Your songs have been featured in video games, commercials and more. Have you ever thought of scoring a groovy, funky soundtrack for a film of the adult variety?
Sure, why not? It’s a huge shame that we’re not doing the Ghostbusters III soundtrack. Maybe we can still make it happen. But I find it appalling that we’re not!
How did you initially become part of the electronic-music scene?
I remember we were never into electronic music growing up. We were into hip-hop; we collected funk records, so that’s really out first love. But we realized actually signing our first album with Tiga, who owned a techno label in Montreal, and just exchanging stuff with him, realized a lot of the guys in electronic music had the same influences as we did, except they interpreted it in their own way, which was dancier, more electronic type of stuff. So growing up and signing a deal on a label that was predominantly techno, we were getting introduced to all these crazy electronic music guys and bands and understanding how they were interpreting the stuff that we like.

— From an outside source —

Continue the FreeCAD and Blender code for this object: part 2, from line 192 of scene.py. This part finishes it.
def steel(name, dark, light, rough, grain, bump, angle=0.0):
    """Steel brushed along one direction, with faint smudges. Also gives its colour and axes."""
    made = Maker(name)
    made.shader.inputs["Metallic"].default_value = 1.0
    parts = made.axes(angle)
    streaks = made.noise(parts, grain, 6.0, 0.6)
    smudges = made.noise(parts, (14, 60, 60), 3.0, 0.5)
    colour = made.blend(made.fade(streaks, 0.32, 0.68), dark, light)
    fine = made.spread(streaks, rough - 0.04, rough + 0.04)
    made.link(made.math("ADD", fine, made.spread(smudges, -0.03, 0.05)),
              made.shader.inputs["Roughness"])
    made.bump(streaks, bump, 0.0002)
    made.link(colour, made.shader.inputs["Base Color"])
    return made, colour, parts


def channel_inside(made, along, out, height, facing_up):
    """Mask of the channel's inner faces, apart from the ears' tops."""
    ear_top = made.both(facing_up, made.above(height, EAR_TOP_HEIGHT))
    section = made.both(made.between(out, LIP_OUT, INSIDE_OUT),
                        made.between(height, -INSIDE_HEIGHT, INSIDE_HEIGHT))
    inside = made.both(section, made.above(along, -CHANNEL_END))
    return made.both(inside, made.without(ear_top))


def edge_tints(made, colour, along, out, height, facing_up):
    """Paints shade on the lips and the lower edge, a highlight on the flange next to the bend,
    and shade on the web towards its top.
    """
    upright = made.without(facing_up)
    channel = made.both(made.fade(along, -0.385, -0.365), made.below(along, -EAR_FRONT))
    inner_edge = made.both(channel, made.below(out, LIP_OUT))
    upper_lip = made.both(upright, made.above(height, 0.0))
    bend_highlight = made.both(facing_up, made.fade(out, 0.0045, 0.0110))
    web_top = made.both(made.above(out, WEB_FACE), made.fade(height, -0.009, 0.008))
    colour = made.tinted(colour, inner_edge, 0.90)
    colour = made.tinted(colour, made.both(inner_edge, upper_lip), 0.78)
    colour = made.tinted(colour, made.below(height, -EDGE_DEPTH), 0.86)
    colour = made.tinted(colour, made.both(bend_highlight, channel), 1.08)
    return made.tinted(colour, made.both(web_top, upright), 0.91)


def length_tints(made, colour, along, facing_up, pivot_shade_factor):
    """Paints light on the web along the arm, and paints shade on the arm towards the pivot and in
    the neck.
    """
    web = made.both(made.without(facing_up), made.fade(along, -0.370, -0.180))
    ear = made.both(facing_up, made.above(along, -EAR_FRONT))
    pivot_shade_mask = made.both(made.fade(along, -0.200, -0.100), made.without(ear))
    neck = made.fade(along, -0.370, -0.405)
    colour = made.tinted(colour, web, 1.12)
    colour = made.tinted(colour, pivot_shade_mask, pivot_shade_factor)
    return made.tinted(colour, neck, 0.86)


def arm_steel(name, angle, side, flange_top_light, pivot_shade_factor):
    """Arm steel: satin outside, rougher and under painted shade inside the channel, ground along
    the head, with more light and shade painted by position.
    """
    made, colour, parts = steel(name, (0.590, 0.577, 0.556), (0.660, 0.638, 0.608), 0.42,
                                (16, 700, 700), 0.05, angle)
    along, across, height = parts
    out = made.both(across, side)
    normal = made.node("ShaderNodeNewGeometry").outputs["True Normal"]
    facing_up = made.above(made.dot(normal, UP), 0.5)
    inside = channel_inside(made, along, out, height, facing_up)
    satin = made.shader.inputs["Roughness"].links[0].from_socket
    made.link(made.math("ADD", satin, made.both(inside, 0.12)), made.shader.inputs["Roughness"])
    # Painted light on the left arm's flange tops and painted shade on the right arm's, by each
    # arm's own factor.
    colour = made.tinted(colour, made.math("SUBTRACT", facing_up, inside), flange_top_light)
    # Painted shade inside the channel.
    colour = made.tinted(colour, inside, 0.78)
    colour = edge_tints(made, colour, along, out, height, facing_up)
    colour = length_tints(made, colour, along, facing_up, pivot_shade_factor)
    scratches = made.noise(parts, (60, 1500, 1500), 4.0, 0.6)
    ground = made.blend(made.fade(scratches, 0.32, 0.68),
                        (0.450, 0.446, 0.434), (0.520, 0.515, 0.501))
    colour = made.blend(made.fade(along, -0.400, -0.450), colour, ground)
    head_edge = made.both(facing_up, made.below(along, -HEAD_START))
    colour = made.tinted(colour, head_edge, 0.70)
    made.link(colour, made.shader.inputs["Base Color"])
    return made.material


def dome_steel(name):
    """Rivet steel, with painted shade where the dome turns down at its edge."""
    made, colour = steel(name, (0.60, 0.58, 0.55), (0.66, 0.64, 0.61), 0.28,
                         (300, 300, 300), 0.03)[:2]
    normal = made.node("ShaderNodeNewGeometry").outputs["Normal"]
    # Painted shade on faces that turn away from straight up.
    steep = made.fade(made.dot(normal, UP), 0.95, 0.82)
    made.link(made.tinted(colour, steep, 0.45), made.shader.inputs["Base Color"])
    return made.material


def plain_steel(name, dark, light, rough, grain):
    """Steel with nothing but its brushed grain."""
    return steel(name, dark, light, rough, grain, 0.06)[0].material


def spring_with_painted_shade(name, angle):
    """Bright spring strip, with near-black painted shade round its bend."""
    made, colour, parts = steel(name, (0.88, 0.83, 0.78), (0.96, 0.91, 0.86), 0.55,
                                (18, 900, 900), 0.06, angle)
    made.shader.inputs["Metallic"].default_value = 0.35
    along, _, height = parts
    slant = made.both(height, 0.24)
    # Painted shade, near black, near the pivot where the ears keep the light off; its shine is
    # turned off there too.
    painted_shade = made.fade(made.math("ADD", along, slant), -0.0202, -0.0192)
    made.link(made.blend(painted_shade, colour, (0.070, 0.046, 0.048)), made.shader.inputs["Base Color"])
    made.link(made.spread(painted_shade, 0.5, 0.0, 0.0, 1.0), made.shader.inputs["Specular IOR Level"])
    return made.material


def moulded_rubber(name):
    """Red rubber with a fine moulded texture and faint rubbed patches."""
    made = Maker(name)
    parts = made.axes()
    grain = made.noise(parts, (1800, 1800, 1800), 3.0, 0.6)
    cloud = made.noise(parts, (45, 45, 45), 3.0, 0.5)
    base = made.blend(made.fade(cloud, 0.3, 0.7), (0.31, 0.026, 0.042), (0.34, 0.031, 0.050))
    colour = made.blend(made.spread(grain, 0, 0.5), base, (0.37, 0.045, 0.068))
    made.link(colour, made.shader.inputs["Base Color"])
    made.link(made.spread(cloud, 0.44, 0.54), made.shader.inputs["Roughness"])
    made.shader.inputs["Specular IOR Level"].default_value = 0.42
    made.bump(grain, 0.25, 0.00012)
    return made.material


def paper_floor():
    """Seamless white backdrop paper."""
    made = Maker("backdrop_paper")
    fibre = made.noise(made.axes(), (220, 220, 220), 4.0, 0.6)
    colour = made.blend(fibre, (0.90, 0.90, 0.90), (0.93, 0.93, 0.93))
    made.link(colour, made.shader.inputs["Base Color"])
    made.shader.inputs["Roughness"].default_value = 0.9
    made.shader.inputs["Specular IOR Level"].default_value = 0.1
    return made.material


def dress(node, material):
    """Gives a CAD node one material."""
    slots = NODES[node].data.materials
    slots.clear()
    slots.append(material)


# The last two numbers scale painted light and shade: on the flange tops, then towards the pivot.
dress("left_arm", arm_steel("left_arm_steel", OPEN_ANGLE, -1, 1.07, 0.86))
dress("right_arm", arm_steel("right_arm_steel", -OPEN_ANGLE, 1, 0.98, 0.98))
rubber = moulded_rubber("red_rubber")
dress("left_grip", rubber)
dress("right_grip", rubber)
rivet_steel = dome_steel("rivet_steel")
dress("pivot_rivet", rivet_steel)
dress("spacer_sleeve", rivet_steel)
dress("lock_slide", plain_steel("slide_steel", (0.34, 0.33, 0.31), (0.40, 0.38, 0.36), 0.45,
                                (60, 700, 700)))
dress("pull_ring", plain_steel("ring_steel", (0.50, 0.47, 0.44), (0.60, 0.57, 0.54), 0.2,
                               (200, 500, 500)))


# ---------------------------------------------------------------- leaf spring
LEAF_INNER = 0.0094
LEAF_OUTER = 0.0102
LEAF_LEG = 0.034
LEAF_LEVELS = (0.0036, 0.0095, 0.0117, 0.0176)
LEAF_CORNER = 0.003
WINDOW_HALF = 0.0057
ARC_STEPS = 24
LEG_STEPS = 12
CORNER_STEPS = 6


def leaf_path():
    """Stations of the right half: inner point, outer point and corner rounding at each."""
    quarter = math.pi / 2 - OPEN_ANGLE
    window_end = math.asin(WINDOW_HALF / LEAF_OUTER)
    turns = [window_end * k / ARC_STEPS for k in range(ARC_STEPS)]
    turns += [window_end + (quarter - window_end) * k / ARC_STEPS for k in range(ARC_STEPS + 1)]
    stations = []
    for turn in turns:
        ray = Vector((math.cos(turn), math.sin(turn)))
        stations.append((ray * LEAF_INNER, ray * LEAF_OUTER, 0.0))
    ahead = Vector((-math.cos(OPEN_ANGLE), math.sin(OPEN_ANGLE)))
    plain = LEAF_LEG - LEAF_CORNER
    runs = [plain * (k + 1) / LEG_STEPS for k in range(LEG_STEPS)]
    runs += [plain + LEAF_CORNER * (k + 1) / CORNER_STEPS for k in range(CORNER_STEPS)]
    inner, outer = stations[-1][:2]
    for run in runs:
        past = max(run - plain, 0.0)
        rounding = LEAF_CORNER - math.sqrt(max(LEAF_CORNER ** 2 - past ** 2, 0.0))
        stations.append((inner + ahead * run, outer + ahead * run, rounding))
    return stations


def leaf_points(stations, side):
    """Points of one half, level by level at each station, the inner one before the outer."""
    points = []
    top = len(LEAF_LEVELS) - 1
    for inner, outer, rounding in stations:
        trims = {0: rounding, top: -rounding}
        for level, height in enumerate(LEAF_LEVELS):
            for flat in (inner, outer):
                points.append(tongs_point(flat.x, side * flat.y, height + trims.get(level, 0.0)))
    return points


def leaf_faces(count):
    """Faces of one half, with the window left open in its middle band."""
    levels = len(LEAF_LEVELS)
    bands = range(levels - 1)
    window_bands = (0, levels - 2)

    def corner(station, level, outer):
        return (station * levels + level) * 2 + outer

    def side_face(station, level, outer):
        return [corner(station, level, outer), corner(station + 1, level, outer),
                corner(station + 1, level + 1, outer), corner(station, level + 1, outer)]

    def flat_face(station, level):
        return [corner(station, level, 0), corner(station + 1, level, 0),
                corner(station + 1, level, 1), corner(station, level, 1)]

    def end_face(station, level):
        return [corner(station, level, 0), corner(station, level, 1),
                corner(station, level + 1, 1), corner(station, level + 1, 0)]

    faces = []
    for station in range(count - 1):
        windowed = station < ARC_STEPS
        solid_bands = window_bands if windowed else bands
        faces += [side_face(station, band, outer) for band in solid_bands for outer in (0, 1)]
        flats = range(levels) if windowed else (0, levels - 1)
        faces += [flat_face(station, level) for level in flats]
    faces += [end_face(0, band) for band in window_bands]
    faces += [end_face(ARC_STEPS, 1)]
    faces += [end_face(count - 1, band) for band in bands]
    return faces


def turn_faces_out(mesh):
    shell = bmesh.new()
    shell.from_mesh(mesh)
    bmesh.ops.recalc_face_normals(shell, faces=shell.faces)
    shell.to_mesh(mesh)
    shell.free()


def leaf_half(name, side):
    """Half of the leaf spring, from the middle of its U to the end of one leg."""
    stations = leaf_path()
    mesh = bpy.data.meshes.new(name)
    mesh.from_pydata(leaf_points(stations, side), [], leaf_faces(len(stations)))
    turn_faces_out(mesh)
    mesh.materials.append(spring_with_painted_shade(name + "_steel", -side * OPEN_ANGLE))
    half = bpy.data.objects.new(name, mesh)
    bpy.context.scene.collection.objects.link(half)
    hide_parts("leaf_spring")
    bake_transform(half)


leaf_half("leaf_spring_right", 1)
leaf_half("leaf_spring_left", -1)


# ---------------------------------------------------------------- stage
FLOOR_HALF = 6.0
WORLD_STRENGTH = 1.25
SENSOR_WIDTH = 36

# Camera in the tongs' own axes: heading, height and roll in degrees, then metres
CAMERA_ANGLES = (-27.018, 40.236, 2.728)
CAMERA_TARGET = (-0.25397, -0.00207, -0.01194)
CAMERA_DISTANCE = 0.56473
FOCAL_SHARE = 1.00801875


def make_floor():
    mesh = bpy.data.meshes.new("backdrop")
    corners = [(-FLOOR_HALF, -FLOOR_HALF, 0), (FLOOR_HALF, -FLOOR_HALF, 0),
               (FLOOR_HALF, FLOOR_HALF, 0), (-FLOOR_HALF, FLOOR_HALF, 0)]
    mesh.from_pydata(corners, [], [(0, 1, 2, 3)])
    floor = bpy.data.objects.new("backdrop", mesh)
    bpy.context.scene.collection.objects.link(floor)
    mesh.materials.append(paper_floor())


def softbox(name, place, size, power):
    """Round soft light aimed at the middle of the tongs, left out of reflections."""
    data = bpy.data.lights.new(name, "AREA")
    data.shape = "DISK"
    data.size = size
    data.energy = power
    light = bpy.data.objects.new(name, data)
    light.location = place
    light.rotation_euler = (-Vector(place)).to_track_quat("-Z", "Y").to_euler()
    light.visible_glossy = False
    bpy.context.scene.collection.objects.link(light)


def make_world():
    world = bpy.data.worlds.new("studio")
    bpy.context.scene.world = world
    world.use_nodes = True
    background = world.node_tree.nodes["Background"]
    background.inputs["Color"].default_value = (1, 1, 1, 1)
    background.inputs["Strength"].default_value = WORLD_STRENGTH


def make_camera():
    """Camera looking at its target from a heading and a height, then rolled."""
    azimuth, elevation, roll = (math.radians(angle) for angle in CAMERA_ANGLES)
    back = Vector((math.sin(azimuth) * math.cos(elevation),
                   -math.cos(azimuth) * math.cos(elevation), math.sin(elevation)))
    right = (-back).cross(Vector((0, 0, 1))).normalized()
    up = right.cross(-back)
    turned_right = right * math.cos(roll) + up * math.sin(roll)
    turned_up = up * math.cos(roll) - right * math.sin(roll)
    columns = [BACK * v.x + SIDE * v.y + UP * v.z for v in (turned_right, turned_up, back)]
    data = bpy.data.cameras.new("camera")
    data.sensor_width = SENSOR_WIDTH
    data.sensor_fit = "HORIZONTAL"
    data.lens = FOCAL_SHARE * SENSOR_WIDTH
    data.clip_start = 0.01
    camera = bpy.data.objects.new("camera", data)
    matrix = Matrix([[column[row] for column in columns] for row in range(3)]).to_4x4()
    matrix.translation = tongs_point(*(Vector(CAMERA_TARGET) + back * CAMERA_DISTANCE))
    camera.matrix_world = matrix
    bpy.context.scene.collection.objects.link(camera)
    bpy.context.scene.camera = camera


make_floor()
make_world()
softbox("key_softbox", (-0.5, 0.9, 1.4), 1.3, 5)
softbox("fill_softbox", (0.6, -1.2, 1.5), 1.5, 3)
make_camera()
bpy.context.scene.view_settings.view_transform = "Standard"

Any thoughts on the direction in which electronic music is going?
It’s like everything. We’ve seen so many trends and things come in and out and every time there’s a new trend, it’s always the same thing. There’s some good stuff, there’s some really bad stuff that you have to throw away and any change is good to us. Unfortunately, usually people start a new trend, some of these guys are really good, it gets really popular and the crappiest guys start copying, producing and then all hell breaks loose. But it’s just about if you choose the songs right and keep the best of everything.
What do you want clubbers to take away from a Chromeo DJ set?
It’s very superficial, nothing too deep. Just hopefully enjoy what we’re playing. There’s a big difference between the stuff that I love playing and listening to at home and what the people want to hear in the club. Hopefully we can mix both in together just because we don’t want it to be boring for us and play too much commercial stuff but at the same time a lot of that stuff is good—not all of it, but some of it is good. And just try to match and balance out a bit of everything.